The Obama administration is suggesting that state insurance regulators should continue to oversee insurance.

The Roundtable wants to let a new National Financial Institutions Regulator serve as a “prudential and consumer protection agency for banking, securities and insurance,” Bartlett says.

“The NFIR would reduce regulatory gaps by establishing comparable prudential standards for all of these of nationally chartered or licensed entities,” Bartlett says.

In addition, the national insurance regulator should have a seat on a financial services oversight council and a new coordinating council, Bartlett says.

Edward Yingling, president of the American Bankers Association, Washington, testified at the same hearing that the ABA continues to support the creation of an optional federal insurance charter.

Patricia McCoy, director of the Insurance Law Center at the University of Connecticut law school, testified today at a House Financial Services Committee subcommittee hearing on the place of consumer protection in regulatory restructuring that having many different regulators competing to oversee the same market can be a good thing.

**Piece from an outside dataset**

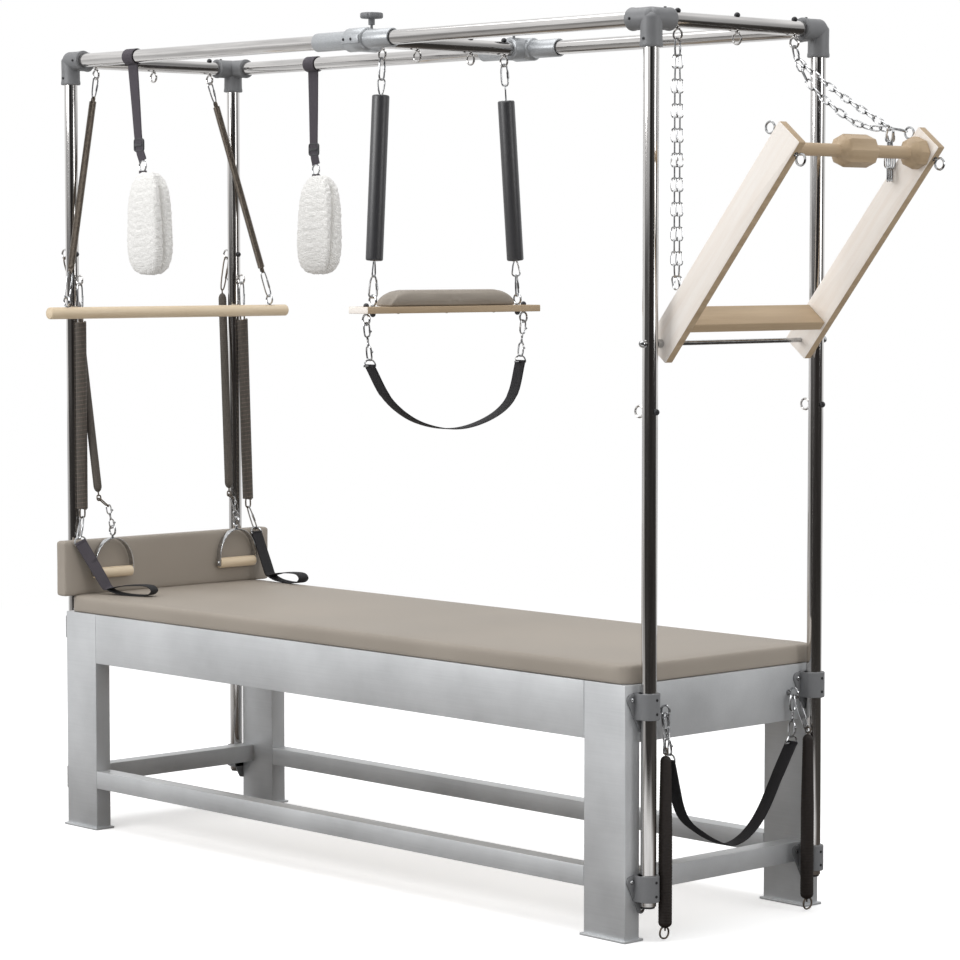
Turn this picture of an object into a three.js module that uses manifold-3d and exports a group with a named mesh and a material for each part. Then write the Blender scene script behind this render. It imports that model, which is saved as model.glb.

In recent years, for example, the OCC and the Office of Thrift Supervision used their ability to preempt state regulation to keep states from taking action against abusive mortgage practices, McCoy says in the written version of her testimony.

“In contrast,” McCoy says, “when the Securities and Exchange Commission succumbed to lax enforcement in the late 1990s and 2000s, state attorneys general retained the power to prosecute securities fraud on their own. That power resulted in landmark actions by the attorneys general of New York, Massachusetts, and Connecticut, among other states, and lit a fire under the SEC to initiate actions of its own.

In the insurance market, “the decentralization of enforcement among the 50 states meant that when there were serious market conduct problems, some states were likely to take enforcement even if others were not,” McCoy says.